W. H. Auden wrote of "What all schoolchildren learn," that "Those to whom evil is done / Do evil in return". Today it is the Palestinians living under Israeli occupation who long for a state in their ancient homeland, their identity forged in oppression. While Israel’s neighbours once spurned peace, today the 22 countries of the Arab Leage have offered it full normalisation if it ends the occupation, allowing the creation of a Palestinian state. Mahmoud Abbas, the Palestinian president, says he wants to negotiate an end to the conflict and has spoken bravely of the compromises his people must make to bring this about. But Israel’s leaders are making peace harder to achieve by ploughing money into West Bank settlements, further enraging Palestinians and undermining moderate leaders.
Israel’s story, in brief, might be described as overcoming a horrific infancy to grow rich and successful. But its triumphs have come at a cost.
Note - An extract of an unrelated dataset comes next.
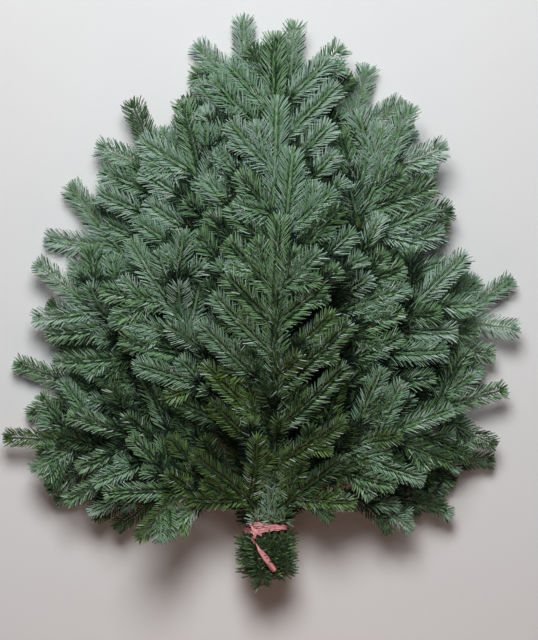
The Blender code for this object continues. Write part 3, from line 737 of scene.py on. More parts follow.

Once full of youthful idealism, today it is cynical, increasingly corrupt, and calloused by hubris. The land of socialist pioneers has become, besides America, the most unequal country in the world. A state established as a home for the homeless now treats immigrants with contempt, as is shown by the scandal of Israeli doctors pressuring Ethiopian women into taking long-term contraceptive drugs.
For all its spectacular achievements, the Israel of 2013 is falling short of Zionism’s most basic goal: to make for the Jews a country like any other. Instead Israel has become a state that flouts international law, scorns global condemnation and is increasingly mired in isolation. Israel was supposed to be a safe haven, but now watches its young emigrate to escape conflict and seek normalcy in the US and, in an irony of history, Europe.
At 65, it is hard for people to change their ways. But if Israel is to realise the dream of its founders and become a Jewish democratic state living in harmony with its neighbours, it has no choice but to unlearn the habits of a lifetime. Amid the noise of celebrations in Tel Aviv and Jerusalem today, an ominous question hangs in the air. It is that of Levi Eshkol, Israel’s third prime minister, who stood before his war-hungry generals in 1967 and asked: “Must we live forever by the sword?”
Update: This article was amended on 18/04/13 to remove the claim that Israeli doctors had forced sterilisation on Ethiopian women.